- Born: December 26, 1923 Rhein, Saskatchewan, Canada
- Died: April 12, 2010 (aged 86) Winnipeg, Manitoba, Canada
- Occupation: Former Artistic Director of Royal Ballet of Canada
- Years active: 1958–1988
- Height: 6 ft (1.8 m)
- Career
- Former groups: Winnipeg Ballet
- Dances: Spohr Gala

= Arnold Spohr =

Canadian ballet dancer, choreographer and artistic director

Arnold Theodore Spohr, (December 23, 1923 – April 12, 2010) was a Canadian ballet dancer, choreographer, and artistic director.
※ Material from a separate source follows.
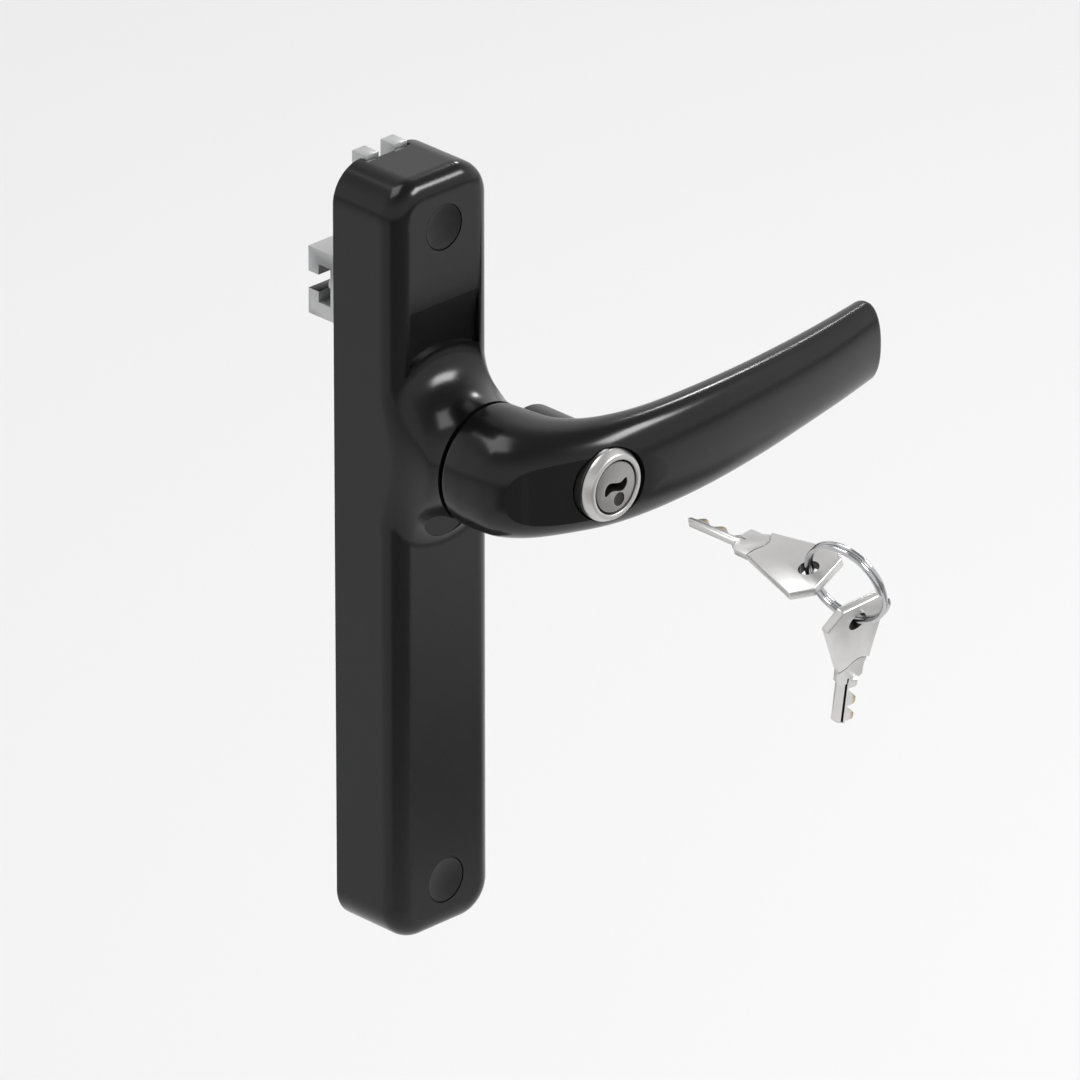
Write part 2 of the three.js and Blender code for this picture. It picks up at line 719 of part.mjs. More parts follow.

Spohr was born in Rhein, Saskatchewan. From 1945 to 1954, he danced with the Royal Winnipeg Ballet, and was the artistic director of the company from 1958 to 1988, during which time he brought the company to international fame.
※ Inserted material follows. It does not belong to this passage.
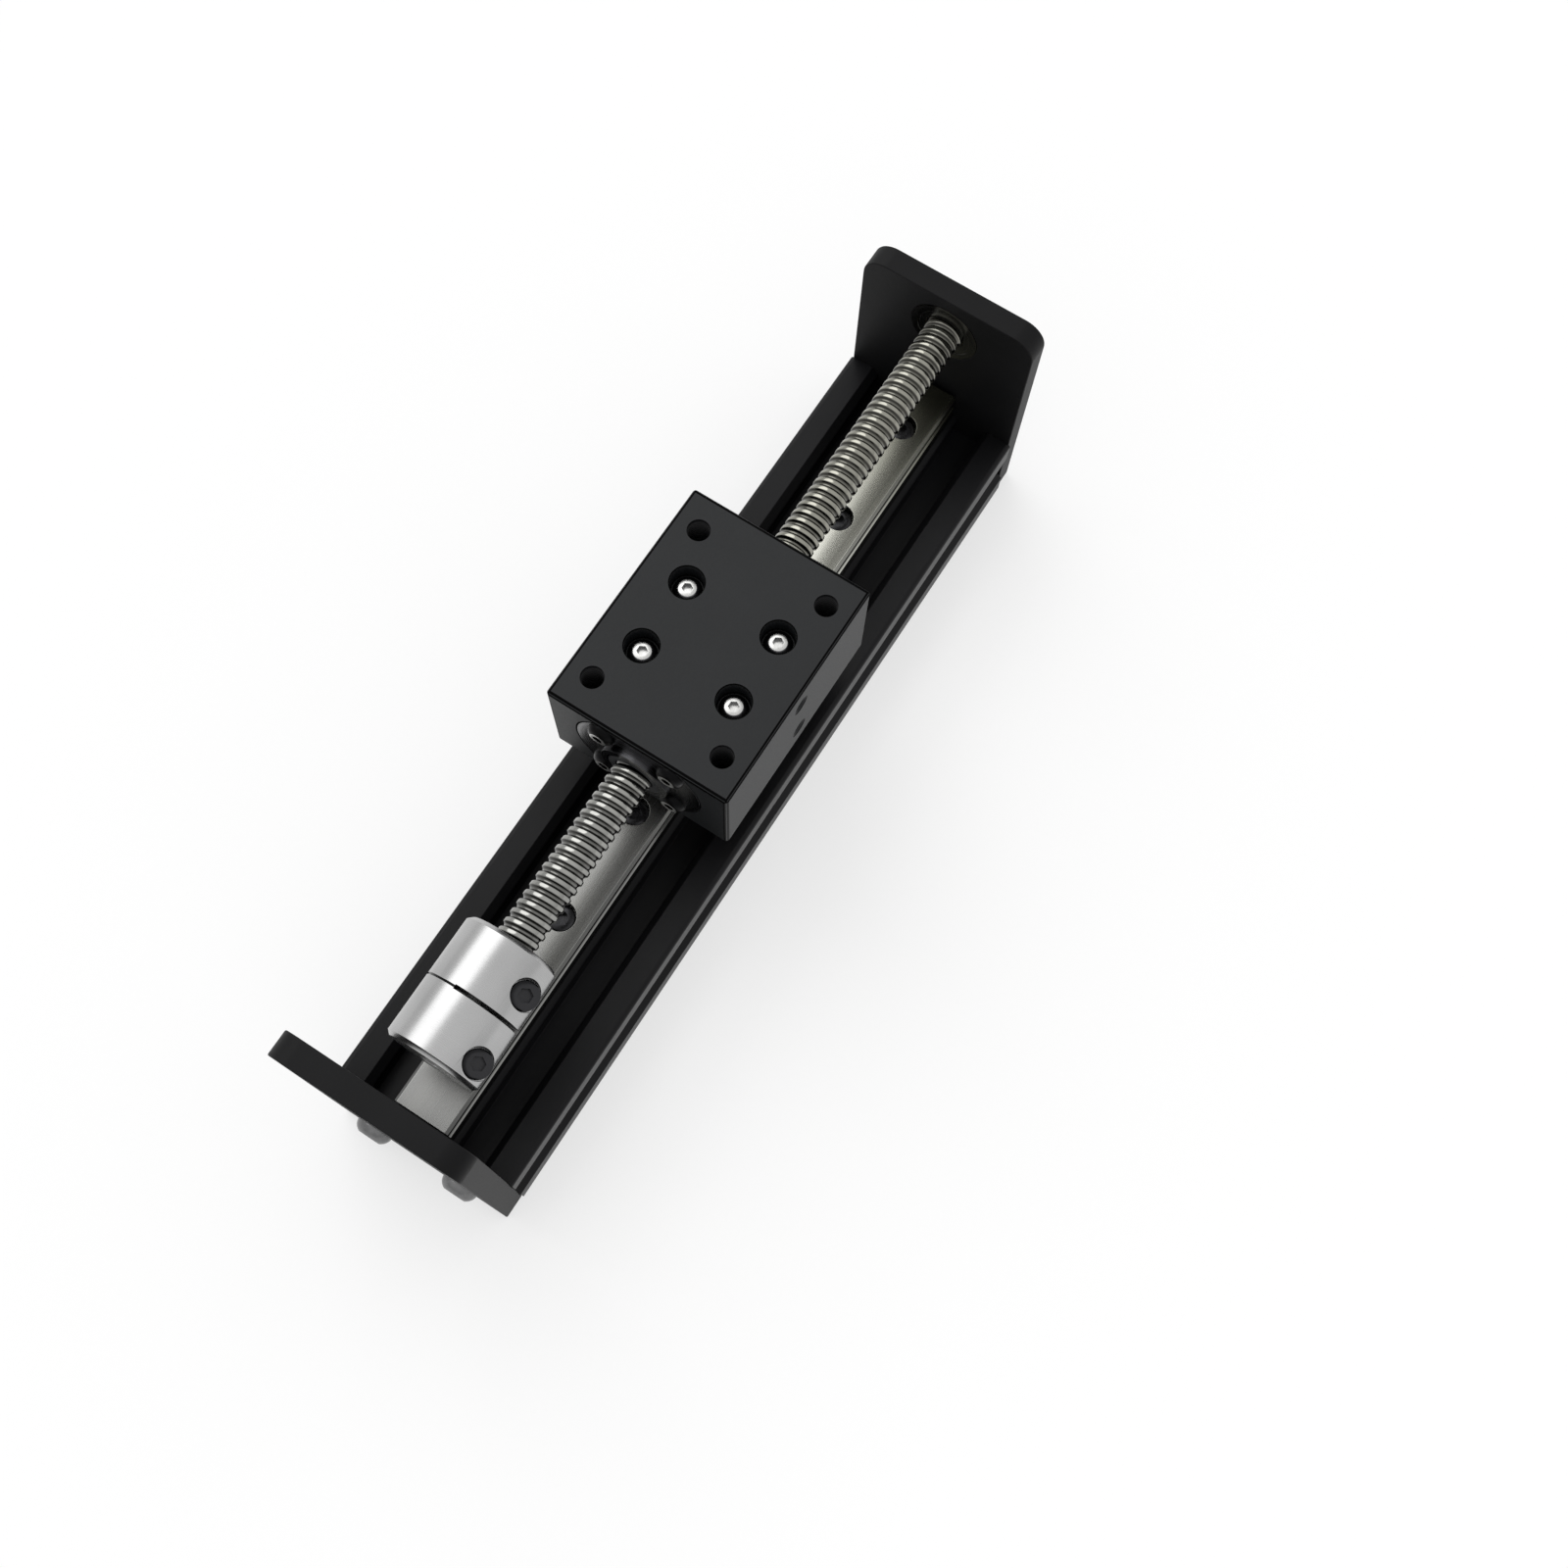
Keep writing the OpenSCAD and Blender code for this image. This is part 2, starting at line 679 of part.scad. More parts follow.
module carriage() {
    color("#3b3c3f") difference() {
        carriage_blank();
        for (a = [-1, 1], b = [-1, 1])
            translate([x_car + a * load_pitch_x / 2, b * load_pitch_y / 2,
                    z_car_top - load_hole_depth])
                cylinder(h = load_hole_depth + eps, r = load_hole_d / 2);
        at_block_screws(z_block_screw_seat) {
            cylinder(h = car_h, r = block_cbore_r);
            translate([0, 0, -car_h]) cylinder(h = car_h + eps,
                r = block_screw_d / 2 + clear_gap);
        }
        for (s = [-1, 1])
            translate([x_car + side_hole_shift, -car_w / 2 - eps,
                    z_block + car_h / 2 + s * side_pitch / 2])
                rotate([-90, 0, 0]) cylinder(h = side_hole_depth + eps, r = side_hole_d / 2);
        translate([0, 0, z_axis])
            rod_x(x_car_face - eps, car_len + 2 * eps, nut_d / 2 + nut_gap);
        along_x(x_car_face - eps, flange_t + eps)
            translate([0, z_axis]) flange_outline(nut_gap);
        at_flange_screws() translate([0, 0, -flange_screw_len - 1])
            cylinder(h = flange_screw_len + 1, r = flange_screw_d / 2);
    }
}

module carriage_screws() {
    color("#d4d5d6") at_block_screws(z_block_screw_seat)
        button_screw(block_screw_d, block_screw_len);
}

// ---- guide block -----------------------------------------------------------

// A saddle over the rail, drawn in (Y, Z): inset from the block's outline by edge,
// with a gap to the rail.
module saddle_profile(edge, gap) {
    h = block_top - block_under - edge;
    difference() {
        translate([0, z_block_foot + h / 2 + edge / 2])
            chamfered(block_w - 2 * edge, h - edge / 2, 0.6);
        translate([-rail_w / 2 - gap, base_h]) square([rail_w + 2 * gap, rail_h + gap]);
    }
}

module guide_block() {
    color("#c2c3c5") difference() {
        along_x(x_car - block_steel_len / 2, block_steel_len) difference() {
            saddle_profile(0, guide_gap);
            for (s = [-1, 1]) translate([s * raceway_y, raceway_z]) circle(raceway_r);
        }
        at_block_screws(z_block - block_screw_reach - block_hole_tip)
            cylinder(h = block_top, r = block_screw_d / 2);
        for (s = [-1, 1])
            translate([0, s * cap_screw_y, cap_screw_z])
                rod_x(x_car - block_len, 2 * block_len, cap_screw_r + thread_gap / 2);
    }
}

module at_block_ends() {
    for (m = [0, 1]) translate([x_car, 0, 0]) mirror([m, 0, 0]) children();
}

module guide_block_end_caps() {
    color("#1f2022") at_block_ends() difference() {
        along_x(block_steel_len / 2, cap_len) saddle_profile(cap_inset, guide_gap);
        for (s = [-1, 1]) translate([0, s * cap_screw_y, cap_screw_z])
            rod_x(0, block_len, cap_screw_r + thread_gap);
    }
}

module guide_block_end_seals() {
    color("#8c2f22") at_block_ends() difference() {
        along_x(block_steel_len / 2 + cap_len, seal_t) difference() {
            saddle_profile(cap_inset, wipe_gap);
            for (s = [-1, 1]) translate([s * cap_screw_y, cap_screw_z])
                circle(2 * cap_screw_r);
        }
    }
}

module guide_block_cap_screws() {
    color("silver") at_block_ends() for (s = [-1, 1])
        translate([block_steel_len / 2 + cap_len, s * cap_screw_y, cap_screw_z])
            rotate([0, 90, 0]) difference() {
                union() {
                    translate([0, 0, -cap_len - cap_screw_grip])
                        cylinder(h = cap_len + cap_screw_grip, r = cap_screw_r);
                    cylinder(h = seal_t * 0.8, r = 2 * cap_screw_r - thread_gap);
                }
                translate([0, 0, seal_t * 0.4])
                    cylinder(h = seal_t, r = cap_screw_r * 0.7, $fn = hex_fn);
            }
}

module guide_block_balls() {
    color("#dcdddf") for (s = [-1, 1], i = [0 : guide_balls_n - 1])
        translate([x_car + (i - (guide_balls_n - 1) / 2) * guide_ball_step,
                s * raceway_y, raceway_z])
            sphere(guide_ball_d / 2);
}

// ---- ball nut --------------------------------------------------------------

x_wipers = [x_car_face - hub_len, x_car_face + flange_t + nut_barrel_len - wiper_t];

module at_return_buttons() {
    for (i = [0 : 2])
        translate([x_car_face + flange_t + nut_barrel_len * (0.3 + 0.2 * i), 0, z_axis])
            rotate([90 + 120 * i, 0, 0]) children();
}

module ball_nut() {
    color("#46484b") difference() {
        union() {
            along_x(x_car_face, flange_t) translate([0, z_axis]) flange_outline(0);
            translate([0, 0, z_axis]) {
                rod_x(x_car_face, flange_t + nut_barrel_len, nut_d / 2);
                rod_x(x_car_face - hub_len, hub_len + eps, hub_d / 2);
            }
        }
        translate([0, 0, z_axis]) {
            rod_x(x_car_face - hub_len - eps, car_len, screw_r + guide_gap / 2);
            for (x = x_wipers) rod_x(x - eps, wiper_t + 2 * eps, wiper_seat_d / 2);
        }
        at_flange_screws() translate([0, 0, -flange_t - eps])
            cylinder(h = flange_t + 2 * eps, r = flange_screw_d / 2 + clear_gap / 2);
        at_return_buttons() cylinder(h = nut_d, r = button_d / 2);
    }
}

module ball_nut_screws() {
    color("silver") at_flange_screws() button_screw(flange_screw_d, flange_screw_len);
}

module ball_nut_wipers() {
    color("#1b1b1c") for (x = x_wipers)
        ring(x, wiper_t, screw_r + wipe_gap, wiper_seat_d / 2 - fit_gap);
}

module ball_nut_return_buttons() {
    color("#9a9b9d") intersection() {
        at_return_buttons() translate([0, 0, screw_r + guide_gap])
            cylinder(h = nut_d, r = button_d / 2 - fit_gap);
        ring(x_car_face, car_len, screw_r, nut_d / 2);
    }
}

// ---- drawing ---------------------------------------------------------------

base_extrusion();
guide_rail();
rail_screws();
motor_plate();
motor_plate_screws();
bearing_plate();
bearing_plate_screws();
bearing_outer_ring();
bearing_shields();
bearing_cage();
bearing_balls();
bearing_inner_ring();
ball_screw();
retaining_ring();
coupling();
coupling_screws();
carriage();
carriage_screws();
guide_block();
guide_block_end_caps();
guide_block_end_seals();
guide_block_cap_screws();
guide_block_balls();
ball_nut();
ball_nut_screws();
ball_nut_wipers();
ball_nut_return_buttons();
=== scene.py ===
"""Ball screw linear module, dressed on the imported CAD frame.

The base, plates, rail, carriage, coupling and nut are finished copies of the CAD solids with
broken edges. The ball screw has its real right-hand thread, and all screws and balls come
from Geometry Nodes. Sizes are in metres, in the CAD frame: X along the travel, Z up.
"""

import math

import bmesh
import bpy
from mathutils import Matrix, Vector


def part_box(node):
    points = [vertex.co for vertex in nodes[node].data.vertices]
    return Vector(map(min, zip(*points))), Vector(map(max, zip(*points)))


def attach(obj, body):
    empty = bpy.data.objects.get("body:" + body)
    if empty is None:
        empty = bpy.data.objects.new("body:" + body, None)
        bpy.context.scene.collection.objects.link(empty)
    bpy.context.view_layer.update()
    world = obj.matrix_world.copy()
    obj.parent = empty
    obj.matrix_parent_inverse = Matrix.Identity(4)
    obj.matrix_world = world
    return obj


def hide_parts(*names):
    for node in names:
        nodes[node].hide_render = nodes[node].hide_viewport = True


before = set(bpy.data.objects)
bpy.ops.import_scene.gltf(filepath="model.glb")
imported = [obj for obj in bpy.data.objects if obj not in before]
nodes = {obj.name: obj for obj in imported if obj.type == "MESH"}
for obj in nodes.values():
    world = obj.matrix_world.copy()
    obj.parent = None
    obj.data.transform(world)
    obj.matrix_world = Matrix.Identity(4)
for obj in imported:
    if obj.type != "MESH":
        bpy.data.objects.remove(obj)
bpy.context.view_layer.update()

MM = 0.001
AXIS = Vector((1, 0, 0))
ACROSS = Vector((0, 1, 0))
UP = Vector((0, 0, 1))

# Broken edges of machined pieces. An edge shorter than FULL_LENGTH widths is rounded less.
CARRIAGE_BREAK = 0.26 * MM
PLATE_BREAK = 0.25 * MM
PROFILE_BREAK = 0.08 * MM
COUPLING_BREAK = 0.05 * MM
NUT_BREAK = 0.03 * MM
BREAK_STEPS = 2
FULL_LENGTH = 2.0

# Angle above which an edge of a machined piece is sharp, and below which two faces are one.
SHARP = math.radians(32)
FLAT = math.radians(0.4)

# Angles up to which neighbouring faces of made pieces are shaded as one surface.
TAP_SMOOTH = math.radians(25)
SCREW_SMOOTH = math.radians(40)
THREAD_SMOOTH = math.radians(50)
BALL_SMOOTH = math.radians(60)

# Corners closer than this are one: of a solid, of a thread, and where a thread meets its end.
WELD = 0.001 * MM
THREAD_WELD = 0.002 * MM
END_WELD = 0.004 * MM

# How far a corner may lie off a hole's wall, and off a flat face, and still belong to it.
WALL_PLAY = 0.02 * MM
FACE_PLAY = 0.01 * MM

# Ball thread.
LEAD = 2.0 * MM
GROOVE_DEPTH = 0.5 * MM
THREAD_SIDES = 48
# Half of one turn from the middle of the crest to the middle of the groove: the place in leads,
# the share of the groove's depth, and how much painted shade the wall's tone takes there.
HALF_GROOVE = [
    (0.0, 0.0, 0.0),
    (0.14, 0.0, 0.0),
    (0.19, 0.06, 0.25),
    (0.23, 0.2, 0.8),
    (0.28, 0.48, 1.0),
    (0.34, 0.74, 0.95),
    (0.42, 0.94, 0.7),
]
GROOVE = HALF_GROOVE + [(0.5, 1.0, 0.5)] + [(1 - u, d, w) for u, d, w in HALF_GROOVE[:0:-1]]

# Tapped load holes in the carriage, M5. Their threads start TAP_LIP below the top, and are a
# sleeve with a wall of TAP_WALL at the roots. A turn has one column for each phase.
LOAD_PITCH_X = 35 * MM
LOAD_PITCH_Y = 28 * MM
TAP_CORE = 2.1 * MM
TAP_MAJOR = 2.5 * MM
TAP_WALL = 0.06 * MM
TAP_LIP = 0.5 * MM
TAP_PHASES = (0.0, 0.2, 0.5, 0.7)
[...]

In 1970, he was made an Officer of the Order of Canada and was promoted to Companion in 2003. In 2000, he was awarded the Order of Manitoba. In 1998, Spohr received the Governor General's Performing Arts Award, Canada's highest honour in the performing arts, for his lifetime contribution to dance.

Spohr died on April 12, 2010, of chronic kidney disease in a Winnipeg long-term care centre at the age of 86.